印度通信和信息技术部(Ministry of Communications and Information Technology)部长拉维·尚卡尔·普拉萨德(Ravi Shankar Prasad)在今年4月发布了这份声明，它意味着手机厂商将必须为自己出产的手机设计一个呼救按钮，让手机用户可以在遭遇危险时向警方、自己的朋友或亲友发出警报，或创造一个类似的系统，让用户可以通过按数字5或9来启动该系统。目前，印度还没有一个全国通用的应急响应号码。
It is not clear how this change would be put in effect or how manufacturers would create a panic button.
Two of the country’s largest phone suppliers, Samsung and Apple, would not comment on the policy change. Lava, a fast-growing Indian telecommunications company; the Indian Cellular Association; and the Ministry of Communications and Information Technology also did not respond to multiple requests for comment.
在印度最大的几家手机供应商中，三星(Samsung)和苹果(Apple)不愿就此政策变化置评。业务快速增长的印度手机厂商Lava、印度手机协会(Indian Cellular Association)，以及印度通信和信息技术部也没有回应时报的置评请求。
Kiranjeet Kaur, an analyst with International Data Corporation, a global market research firm, said that India’s requirement was rare in the global phone market, and that companies that build and sell low-cost phones in India might be affected more than large companies like Apple. He said that many phones sold in India cost less than $20 and were not equipped with features like GPS. Adding such functions, Mr. Kaur said, could raise the price of phones by at least 50 percent.
全球市场调研公司国际数据公司(International Data Corporation)的分析师基兰吉特·考尔(Kiranjeet Kaur)表示，印度的这类要求在全球手机市场中非常少见，而且在印度生产和销售低价位手机的企业所受影响可能会比苹果等大公司要更大。他表示在印度销售的手机有许多价格低于20美元，本身没有GPS之类的功能。考尔称，如果厂商为之添加此类功能，其售价可能上涨至少50%。
He noted that several companies already offered options like those proposed.
“There are a few apps that can be used on smartphones that serve the same function as a panic button,” Mr. Kaur wrote in an email. “The Uber app in India has a S O S button, too. There are a couple of third-party apps, too, like the bSafe app. Motorola smartphones in India come with an emergency button option.”
But Maneka Sanjay Gandhi, India’s minister of women and child development, said manufacturers were on board. She said in a statement that the requirements would create a “safety net” for women and girls, and thanked phone manufacturers for agreeing to bring about “historic change.”
不过，印度妇女与儿童发展部(Minister of Women and Child Development)部长玛内卡·桑贾伊·甘地(Maneka Sanjay Gandhi)称，各个手机厂商已经表示会予以配合。她在一份声明中表示，这些要求将为妇女和女孩打造一个“安全网”，还对同意帮助实现“这一历史性改变”的手机厂商表示感谢。
India’s wave of sexual assault has created an industry of companies that offer services to people who want to take their safety into their own hands — for a price.
One Touch Response, a subscription-based service, can deploy employees to escort people home or go to their aid when they are summoned via an app or a phone call.
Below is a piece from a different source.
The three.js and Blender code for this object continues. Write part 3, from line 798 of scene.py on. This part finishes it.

采用订阅模式的“一键响应”(One Touch Response)服务可以派工作人员护送用户回家，或在用户通过app或拨打手机发出召唤时前去帮助他们。
Arvind Khanna, the company’s founder, said in an email that the need for personal safety in India has created a $5 billion market that is growing by 20 percent a year.
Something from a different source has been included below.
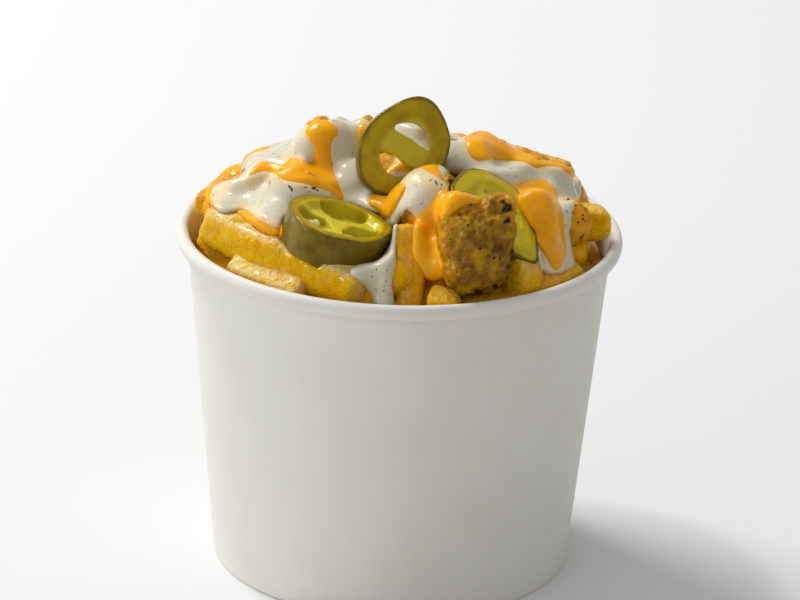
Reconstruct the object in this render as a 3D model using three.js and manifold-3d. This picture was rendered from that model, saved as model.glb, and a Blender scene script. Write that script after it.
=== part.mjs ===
// Chicken tawook fries: a round paper tub heaped with fries, grilled chicken pieces and
// pickled jalapeno slices, with white garlic sauce and cheese sauce poured over them.
// Millimetres, +Z up. The origin is the centre of the tub's foot, on the table.
// The side with the thick jalapeno slice and the largest chicken piece faces -Y.
import * as THREE from "three";
import { mergeVertices } from "three/addons/utils/BufferGeometryUtils.js";
import Module from "manifold-3d";

const wasm = await Module();
wasm.setup();

// Driving dimensions.
const TUB = {
  height: 91,
  rimRadius: 58.5, // outside of the rolled rim
  rollWidth: 3.4,
  rollHeight: 4.2,
  wallTopRadius: 55.5, // outside, just under the roll
  footRadius: 47,
  paper: 0.6,
  hemWidth: 1.7, // the folded foot, three layers of paper
  hemHeight: 3.1,
  sides: 40,
};
const GAP = 0.3; // between pieces that lie on each other
const HEAP = {
  edgeHeight: 95, // height of the heap where it meets the rim
  crown: 24, // how far its middle rises above that
  backDrop: 10, // how much lower its back edge lies than its front edge
  radius: 54,
  coreDepth: 9, // the plain core lies this far under the fries' tops
};
const FRY = { thick: 9.2, looseLength: 50, looseCount: 54, rimCount: 8, steps: 2 };
const SEED = 41;

// Small helpers.
const vec = (p) => new THREE.Vector3(p[0], p[1], p[2]);
const lerp = THREE.MathUtils.lerp;

// A seeded generator of numbers from 0 to 1.
function randomFrom(seed) {
  let state = seed;
  return () => {
    state = (state * 1664525 + 1013904223) % 4294967296;
    return state / 4294967296;
  };
}

// Height of the heap's smooth outline over a point of the plan.
function domeHeight(x, y) {
  const share = Math.hypot(x, y) / HEAP.radius;
  const back = Math.max(0, y) / HEAP.radius;
  return HEAP.edgeHeight + HEAP.crown * (1 - share * share) - HEAP.backDrop * back;
}

function solidOf(geometry) {
  const bare = geometry.clone();
  bare.deleteAttribute("normal");
  bare.deleteAttribute("uv");
  const merged = mergeVertices(bare, 1e-4);
  return new wasm.Manifold(
    new wasm.Mesh({
      numProp: 3,
      vertProperties: new Float32Array(merged.attributes.position.array),
      triVerts: new Uint32Array(merged.index.array),
    }),
  );
}

function geometryOf(solid) {
  const mesh = solid.getMesh();
  const geometry = new THREE.BufferGeometry();
  const places = new THREE.BufferAttribute(mesh.vertProperties, 3);
  geometry.setAttribute("position", places);
  geometry.setIndex(new THREE.BufferAttribute(mesh.triVerts, 1));
  geometry.computeVertexNormals();
  return geometry;
}

// The largest body of a solid: cutting can leave loose scraps behind.
function largestBody(solid) {
  const bodies = solid.decompose();
  return bodies.reduce((best, b) => (b.volume() > best.volume() ? b : best));
}

function moveVertices(geometry, change) {
  const places = geometry.attributes.position;
  const p = new THREE.Vector3();
  for (let i = 0; i < places.count; i++) {
    p.fromBufferAttribute(places, i);
    change(p);
    places.setXYZ(i, p.x, p.y, p.z);
  }
  return geometry;
}

// Paper tub.
function tubWallRadius(z) {
  const top = TUB.height - TUB.rollHeight;
  return lerp(TUB.footRadius, TUB.wallTopRadius, z / top);
}

// The wall with its rolled rim and folded foot; grow makes the cutter that keeps food off it.
function tubWallGeometry(grow = 0) {
  const rollX = TUB.rollWidth / 2 + grow;
  const rollZ = TUB.rollHeight / 2 + grow;
  const rollCentre = [TUB.rimRadius - TUB.rollWidth / 2, TUB.height - TUB.rollHeight / 2];
  const wallTop = TUB.height - TUB.rollHeight;
  const inside = (z) => tubWallRadius(z) - TUB.paper - grow;
  const bevel = 0.4;
  const profile = [
    [TUB.footRadius - TUB.hemWidth, 0],
    [TUB.footRadius - bevel, 0],
    [TUB.footRadius, bevel],
    [tubWallRadius(wallTop), wallTop],
  ];
  const rollFrom = -0.62 * Math.PI;
  const rollTo = 1.02 * Math.PI;
  const rollSteps = 7;
  for (let i = 0; i <= rollSteps; i++) {
    const a = lerp(rollFrom, rollTo, i / rollSteps);
    profile.push([rollCentre[0] + rollX * Math.cos(a), rollCentre[1] + rollZ * Math.sin(a)]);
  }
  profile.push([inside(wallTop), wallTop]);
  profile.push([inside(TUB.hemHeight), TUB.hemHeight]);
  profile.push([TUB.footRadius - TUB.hemWidth, TUB.hemHeight]);
  profile.push(profile[0]);
  return turned(profile, TUB.sides);
}

// A profile of [radius, height] pairs turned round the Z axis.
function turned(profile, sides) {
  const points = profile.map(([r, z]) => new THREE.Vector2(r, z));
  return new THREE.LatheGeometry(points, sides).rotateX(Math.PI / 2);
}

function tubBaseGeometry() {
  const under = TUB.hemHeight + GAP;
  const radius = tubWallRadius(under) - TUB.paper - GAP;
  const over = under + TUB.paper;
  return turned([[0, under], [radius, under], [radius, over], [0, over]], TUB.sides);
}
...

“We currently serve over 35,000 paid subscribers along with hundreds of ‘Pay As You Go’ users,” he wrote. “Over 40 percent of our users are women.”
India is one of the fastest-growing markets for cell phones in the world, but in some cases, women are not allowed to carry them. In February, Reuters reported that several villages in western India had begun banning women and girls from using phones on the rationale that the devices interfered with their studies or allowed them to elope.
“Let them study, get married, then they can get their own phones,” Ranjit Singh Thakor, president of a local council, told the news service. “Until then, they can use their fathers’ phones at home, if necessary.”
“让她们先学习、结婚，然后才能拥有自己的手机，”一个当地委员会的主席兰吉特·辛格·撒克(Ranjit Singh Thakor)告诉路透社。“在那之前，如果有必要，她们可以在家使用父亲的手机。”
Also unanswered by officials is the matter of which service will answer the distress calls. A gang rape in 2012 drew a nationwide outcry, but Indian women who report their attacks still face understaffed police forces that operate on bribes, a court system that is backlogged with cases and a culture more focused on protecting the victims’ modesty than with catching and prosecuting attackers.
“If you’re a woman in distress, the last thing you want to do is go to the police,” Vrinda Grover, a human rights lawyer based in New Delhi, told The New York Times in 2013.